## [Aim]
Reproduce precisely the lines between the start of the data below and the line with "and face up.", both included.

Entries taken from a collection
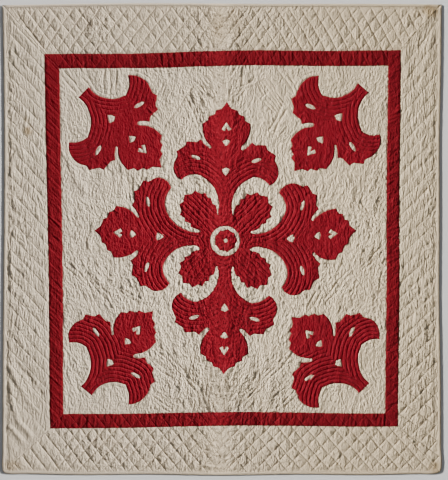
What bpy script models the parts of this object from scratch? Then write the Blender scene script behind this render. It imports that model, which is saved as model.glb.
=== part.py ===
"""Quilted applique coverlet with leaf motifs, spread out flat and face up.

One filled sheet carries everything: four binding strips round its edge, four strips of a plain sash,
a medallion of four lobed leaves and four small leaves cut from one cloth, a scalloped disc in the
medallion's middle, and a leaf in each corner. Metres, +Z up, +Y towards the top of the design.
The origin is under the middle of the quilt, on the surface that it lies on.
"""

import bmesh
import bpy
from math import atan2, ceil, cos, pi, radians, sin
from mathutils import Vector

# ---------------------------------------------------------------- driving dimensions

QUILT_WIDTH = 2.000            # along X
QUILT_LENGTH = 2.150           # along Y
GAP = 0.0003                   # clearance between neighbouring pieces

BODY_THICK = 0.0055            # two cloths and the wadding, between the quilting lines
BINDING_CLOTH = 0.0009         # doubled binding cloth
BINDING_WIDTH = 0.0130         # how far the binding reaches in over the face and the back
BINDING_HEIGHT = 0.0050        # bound edge, pressed thinner than the body
APPLIQUE_CLOTH = 0.0010        # one cloth with its edge turned under

EDGE_STEP = 0.090              # distance between stations along the quilt's edge
CORNER_STEPS = 4               # stretches round a rounded corner, an even number
SASH_STEPS = 12                # stretches along each sash strip
ARC_STEP = radians(24)         # largest turn between two points of a curved edge

# Each side of the quilt is a little uneven: a bow towards the middle of the quilt (negative is away
# from it), and a ripple of so many waves, measured along +X or +Y.
SIDE_BOW = {
    # side: (bow, ripple, waves, phase in degrees)
    "left": (0.006, 0.0030, 1.0, 180),
    "right": (0.010, 0.0012, 3.0, 40),
    "bottom": (-0.005, 0.0020, 3.0, 90),
    "top": (-0.007, 0.0018, 1.5, 130),
}

# Corner of the quilt: side of X, side of Y, radius; counter-clockwise from the lower right one.
QUILT_CORNERS = (
    ("bottom_right", 1, -1, 0.026),
    ("top_right", 1, 1, 0.0),
    ("top_left", -1, 1, 0.0),
    ("bottom_left", -1, -1, 0.018),
)

# Corner of the sash: outer x, outer y, inner x, inner y.
SASH_CORNERS = {
    "top_left": (-0.8085, 0.8435, -0.740, 0.777),
    "top_right": (0.815, 0.861, 0.756, 0.790),
    "bottom_right": (0.801, -0.853, 0.743, -0.793),
    "bottom_left": (-0.783, -0.862, -0.722, -0.795),
}

SASH_OUTER = {name: Vector(row[:2]) for name, row in SASH_CORNERS.items()}
SASH_INNER = {name: Vector(row[2:]) for name, row in SASH_CORNERS.items()}

# Corners where one strip runs past another, and the corner at the far end of the strip that stops.
BUTTED = {"top_right": "top_left", "bottom_right": "bottom_left"}

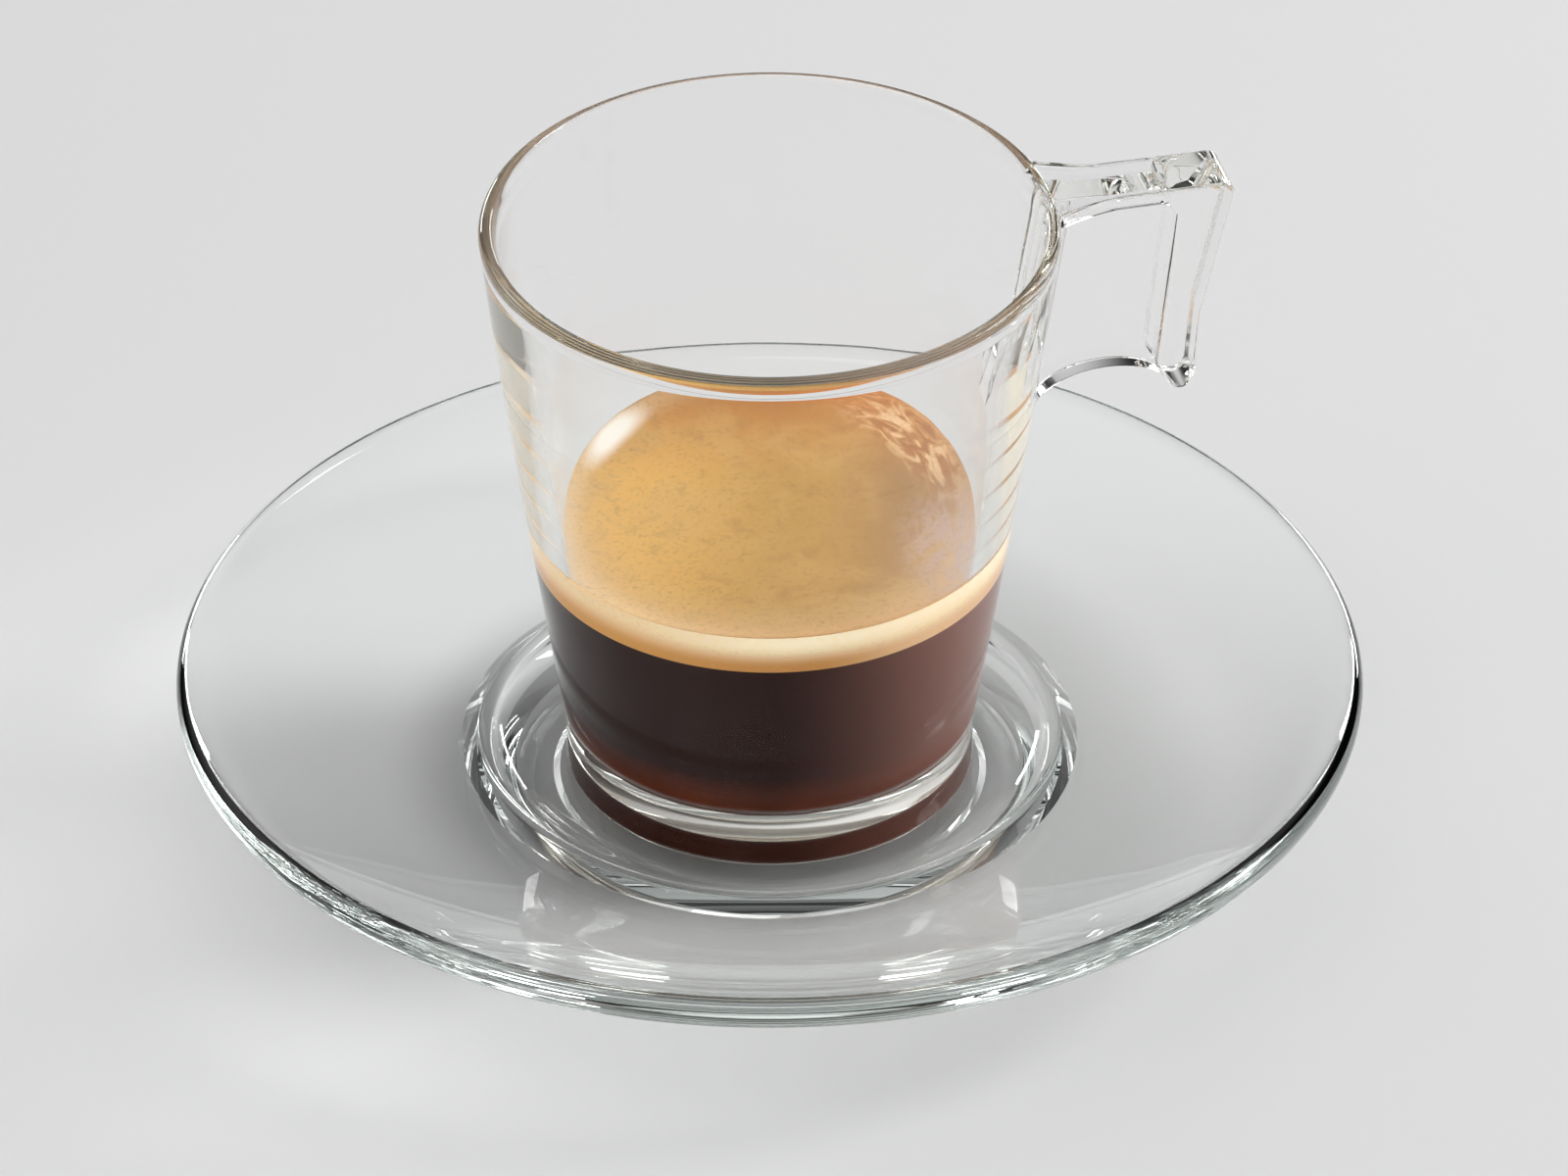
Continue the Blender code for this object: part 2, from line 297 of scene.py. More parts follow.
def slab(name, outline, push, rounding):
    """A flat outline, filled, pulled along one direction, with rounded edges."""
    obj = chain(name, outline)
    bpy.ops.mesh.select_all(action="SELECT")
    bpy.ops.mesh.edge_face_add()
    bpy.ops.mesh.extrude_region_move(TRANSFORM_OT_translate={"value": push})
    bpy.ops.mesh.select_all(action="SELECT")
    bpy.ops.mesh.normals_make_consistent(inside=False)
    bpy.ops.object.mode_set(mode="OBJECT")
    apply_modifier(
        obj, "BEVEL", width=rounding, segments=ROUNDING_STEPS, limit_method="ANGLE",
        angle_limit=ROUNDED_ANGLE,
    )
    return obj


def upright(name, outline, thickness, rounding):
    """A slab about the plane Y = 0, from an outline of distance and height."""
    points = [(r, -thickness / 2, z) for r, z in outline]
    return slab(name, points, (0, thickness, 0), rounding)


# %% Shape the flange, the leg and the web, and melt them into the cup
corner = (HANDLE_REACH - HANDLE_CORNER, HANDLE_TOP - HANDLE_CORNER)
frame_outline = [(HANDLE_ROOT, FLANGE_UNDER), (HANDLE_ROOT, HANDLE_TOP)]
frame_outline += arc(corner, HANDLE_CORNER, 90, 10, HANDLE_CORNER_STEPS)
frame_outline += LEG_OUTSIDE + LEG_INSIDE + [LEG_TO_FLANGE]
web_outline = [
    (HANDLE_ROOT, WEB_TOP),
    (LEG_INSIDE[2][0] + WEB_IN_LEG, WEB_TOP),
    (LEG_INSIDE[1][0] + WEB_IN_LEG, LEG_INSIDE[1][1]),
    *arc(ARCH_CENTRE, ARCH_RADIUS, *ARCH_SWEEP, ARCH_STEPS, ARCH_FLATTEN),
    WEB_FOOT,
]
wall_slope = (LIP_RADIUS - FOOT_RADIUS) / (lip_z - FOOT_STRAIGHT_TOP)
root_foot = ARCH_CENTRE[1] + ROOT_OVER_ARCH
root_foot_r = FOOT_RADIUS + (root_foot - FOOT_STRAIGHT_TOP) * wall_slope
root_outline = [
    (HANDLE_ROOT - ROOT_TOP_IN, WEB_TOP),
    (LIP_RADIUS + ROOT_REACH, WEB_TOP),
    (root_foot_r + ROOT_REACH, root_foot + ROOT_FOOT_RISE),
    (root_foot_r - ROOT_FOOT_IN, root_foot - ROOT_FOOT_DROP),
]
flare_side = []
for i in range(FLARE_STEPS + 1):
    r = HANDLE_ROOT + (FLARE_END - HANDLE_ROOT) * i / FLARE_STEPS
    widening = FLARE_WIDTH * (1 - i / FLARE_STEPS) ** FLARE_CURVE
    flare_side.append((r, HANDLE_WIDTH / 2 + widening - FLARE_INSET))
flare_bottom = FLANGE_UNDER + FLARE_STEP
flare_height = HANDLE_TOP - FLARE_STEP - flare_bottom
flare_outline = [(r, y, flare_bottom) for r, y in flare_side]
flare_outline += [(r, -y, flare_bottom) for r, y in reversed(flare_side)]
slabs = [
    upright("handle_frame", frame_outline, HANDLE_WIDTH, HANDLE_ROUNDING),
    upright("handle_web", web_outline, WEB_THICKNESS, WEB_ROUNDING),
    upright("handle_root", root_outline, ROOT_THICKNESS, HANDLE_ROUNDING),
    slab("handle_flare", flare_outline, (0, 0, flare_height), FLARE_ROUNDING),
]
for piece in slabs:
    apply_modifier(cup, "BOOLEAN", operation="UNION", solver="EXACT", object=piece)
    bpy.data.objects.remove(piece)
shade_evenly(cup)
print("cup with its handle:", len(cup.data.polygons), "faces")

# %% [markdown]
# ## The saucer
# The saucer is one thick sheet of glass. A level well carries the cup, a low ridge rings the well,
# and a shallow dished flange rises to a full rounded edge. It stands on a flat foot ring.

# %% The saucer's section
SAUCER_RADIUS = 60.0 * MM
SAUCER_TOP = 14.9 * MM
SAUCER_EDGE = 1.5 * MM
WELL_FLOOR = 3.5 * MM
WELL_RADIUS = 22.0 * MM
COVE_RADIUS = 8.2 * MM
COVE_SWEEP = 46
RIDGE_CENTRE = (29.0 * MM, 5.55 * MM)
RIDGE_ROUNDING = 1.2 * MM
RIDGE_END = 50
FLANGE_START = (31.2 * MM, 5.75 * MM)
FLANGE_END = (58.1 * MM, 14.8 * MM)
FLANGE_SAG = 1.1 * MM
UNDERSIDE_EDGE = (57.3 * MM, 11.45 * MM)
UNDERSIDE_FOOT = (28.5 * MM, 2.0 * MM)
FOOT_OUTER = 27.0 * MM
FOOT_INNER = 22.0 * MM
FOOT_RECESS = 0.7 * MM
EDGE_SWEEP = (75, -60)
WELL_STEPS = 12
RIDGE_STEPS = 10
FLANGE_STEPS = 40
EDGE_STEPS = 14
UNDERSIDE_STEPS = 16

edge_centre = (SAUCER_RADIUS - SAUCER_EDGE, SAUCER_TOP - SAUCER_EDGE)
well = [(0.0, WELL_FLOOR), (WELL_RADIUS * 0.5, WELL_FLOOR)]
cove_centre = (WELL_RADIUS, WELL_FLOOR + COVE_RADIUS)
well += arc(cove_centre, COVE_RADIUS, -90, COVE_SWEEP - 90, WELL_STEPS)
ridge = arc(RIDGE_CENTRE, RIDGE_ROUNDING, 90 + COVE_SWEEP, RIDGE_END, RIDGE_STEPS)
flange = bowed(FLANGE_START, FLANGE_END, -FLANGE_SAG, FLANGE_STEPS)
edge = arc(edge_centre, SAUCER_EDGE, *EDGE_SWEEP, EDGE_STEPS)
underside = bowed(UNDERSIDE_EDGE, UNDERSIDE_FOOT, FLANGE_SAG, UNDERSIDE_STEPS)
foot_ring = [
    (FOOT_OUTER, 0.0), (FOOT_INNER, 0.0), (FOOT_INNER - FOOT_RECESS, FOOT_RECESS),
    (0.0, FOOT_RECESS),
]
saucer = spun("glass_saucer", well + ridge + flange + edge + underside + foot_ring)
shade_evenly(saucer)

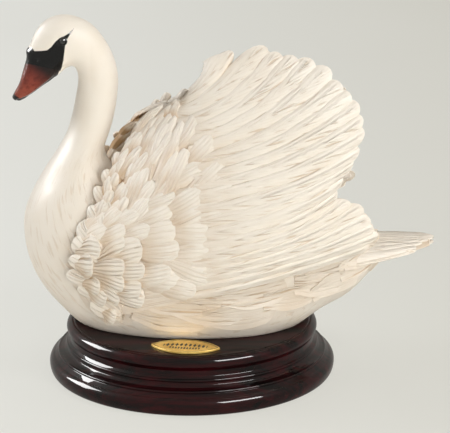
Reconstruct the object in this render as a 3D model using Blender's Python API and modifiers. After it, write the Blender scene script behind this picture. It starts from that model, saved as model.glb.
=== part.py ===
"""Swan figurine: a cast swan with arched wings, screwed on a turned round plinth.

The swan faces -X and its left wing faces -Y. The origin is the centre of the felt pad
that the figurine stands on, and +Z is up. Sizes are in millimetres and are turned into
metres when a mesh is made.
"""
import math

import bmesh
import bpy
import numpy as np

MM = 0.001

# Plinth: a turned disc with a moulded edge. Each moulding's reach steps out from the one above.
PLINTH_TOP_Z = 34.0
PLINTH_FOOT_Z = 0.4
TOP_FLAT_RADIUS = 77.2
NOSE_RADIUS = 4.4
NOSE_REACH = TOP_FLAT_RADIUS + 3.8
COVE_RADIUS = NOSE_REACH - 2.0
UPPER_BEAD_REACH = COVE_RADIUS + 2.6
UPPER_BEAD_RADIUS = 1.1
UPPER_BEAD_Z = 19.4
LOWER_BEAD_REACH = UPPER_BEAD_REACH + 5.3
LOWER_BEAD_RADIUS = 0.9
LOWER_BEAD_Z = 13.9
ROLL_REACH = LOWER_BEAD_REACH + 5.6
ROLL_Z = 6.2
PLINTH_FOOT_RADIUS = ROLL_REACH - 2.5
TURNING_STEPS = 56

# Felt pad in a shallow recess under the plinth
FOOT_RING_WIDTH = 5.7
FELT_THICKNESS = 1.6
FELT_CLEARANCE = 0.3
RECESS_RADIUS = PLINTH_FOOT_RADIUS - FOOT_RING_WIDTH
FELT_RADIUS = RECESS_RADIUS - FELT_CLEARANCE
RECESS_Z = FELT_THICKNESS + FELT_CLEARANCE

# Screws that hold the swan, their washers and their holes
SCREW_X = {"front": -42.0, "rear": 42.0}
SCREW_RADIUS = 2.5
SCREW_REACH = 14.0
SCREW_HEAD_RADIUS = 4.8
SCREW_HEAD_HEIGHT = 3.2
SCREW_SLOT_WIDTH = 1.2
SCREW_SLOT_DEPTH = 1.4
WASHER_RADIUS = 6.2
WASHER_THICKNESS = 1.2
SEAT_CLEARANCE = 0.3
HOLE_CLEARANCE = 0.4
COUNTERBORE_RADIUS = 8.0
COUNTERBORE_Z = 16.0

# Brass plaque: a pointed oval, glued a little askew in front of the swan
PLAQUE_LENGTH = 43.5
PLAQUE_WIDTH = 23.0
PLAQUE_THICKNESS = 1.2
PLAQUE_EDGE = 0.35
PLAQUE_X = -3.0
PLAQUE_CLEARANCE = 4.35
PLAQUE_TURN = math.radians(-9.0)
GLUE_GAP = 0.3

# Swan's body, neck, head and beak. Each station is one rib of the loft:
# belly side point (x, z), back side point (x, z) and half width.
SWAN_SEAT_Z = PLINTH_TOP_Z + GLUE_GAP
BODY_RIBS = [
    (121.0, 73.0, 121.0, 86.0, 8.0),
    (113.0, 64.5, 116.0, 91.0, 18.5),
    (100.0, 51.5, 103.0, 97.0, 28.0),
    (82.0, 41.0, 87.0, 104.0, 36.0),
    (62.0, 27.0, 68.0, 110.0, 44.0),
    (38.0, 16.0, 42.0, 114.0, 52.0),
    (8.0, 13.0, 14.0, 116.0, 56.0),
    (-22.0, 14.0, -10.0, 117.0, 55.5),
    (-49.0, 20.0, -27.0, 119.0, 51.0),
    (-69.5, 30.0, -38.0, 122.0, 46.0),
]
CHEST_RIBS = [
    (-86.5, 46.0, -45.0, 127.0, 42.5),
    (-97.5, 60.5, -49.0, 133.0, 40.0),
    (-104.5, 77.0, -52.5, 139.0, 36.0),
    (-107.0, 94.0, -54.5, 143.5, 31.0),
    (-105.5, 108.0, -54.5, 148.5, 26.5),
    (-99.5, 122.0, -52.5, 154.5, 22.0),
]
NECK_RIBS = [
    (-91.5, 135.5, -50.0, 162.0, 18.5),
    (-84.0, 147.0, -48.3, 169.0, 16.0),
    (-78.5, 157.0, -46.9, 176.5, 14.3),
    (-75.0, 168.0, -46.0, 184.0, 13.2),
    (-72.3, 180.0, -45.6, 192.5, 12.6),
    (-70.5, 190.0, -47.5, 203.0, 12.4),
    (-71.0, 196.5, -53.0, 215.0, 12.6),
]
HEAD_RIBS = [
    (-73.5, 199.8, -62.0, 226.0, 13.2),
    (-77.0, 199.0, -74.0, 231.7, 13.8),
    (-80.5, 196.5, -84.5, 231.6, 13.6),
    (-83.0, 194.3, -92.5, 227.0, 12.2),
    (-85.5, 192.3, -97.5, 219.5, 10.0),
]
BEAK_RIBS = [
    (-88.0, 190.3, -100.5, 210.5, 8.2),
    (-92.5, 187.0, -103.8, 200.0, 7.4),
    (-98.0, 182.8, -107.0, 190.0, 7.2),
    (-103.5, 179.2, -110.5, 183.5, 6.2),
    (-108.5, 176.8, -112.7, 179.0, 3.8),
]
RIB_POINTS = 20
RIB_SUBSTEPS = 2
SEAT_POINTS = 5
HEAD_TURN_START_X = -62.0
HEAD_TURN_START_Z = 196.0
HEAD_TURN_EASE = 25.0
HEAD_TURN = 0.15
EYE_RADIUS = 2.6
EYE_PLACE = (-78.6, 11.6, 218.0)
KNOB_RADIUS = 3.0
KNOB_PLACE = (-99.6, 0.0, 209.8)

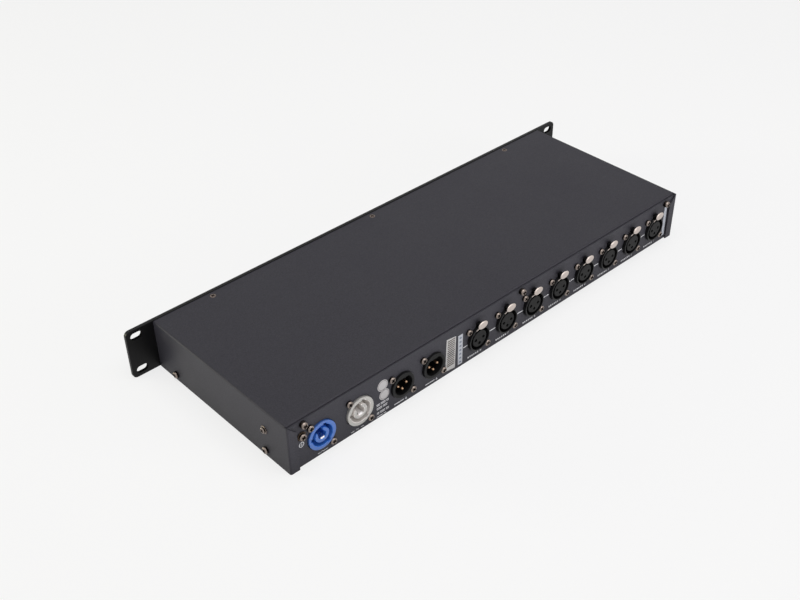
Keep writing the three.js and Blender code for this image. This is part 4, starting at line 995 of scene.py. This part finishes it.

## [Result below]
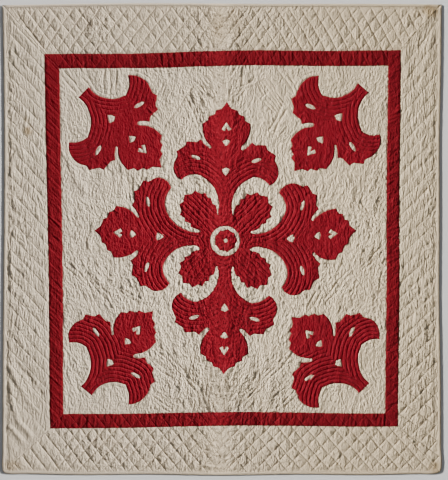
What bpy script models the parts of this object from scratch? Then write the Blender scene script behind this render. It imports that model, which is saved as model.glb.
=== part.py ===
"""Quilted applique coverlet with leaf motifs, spread out flat and face up.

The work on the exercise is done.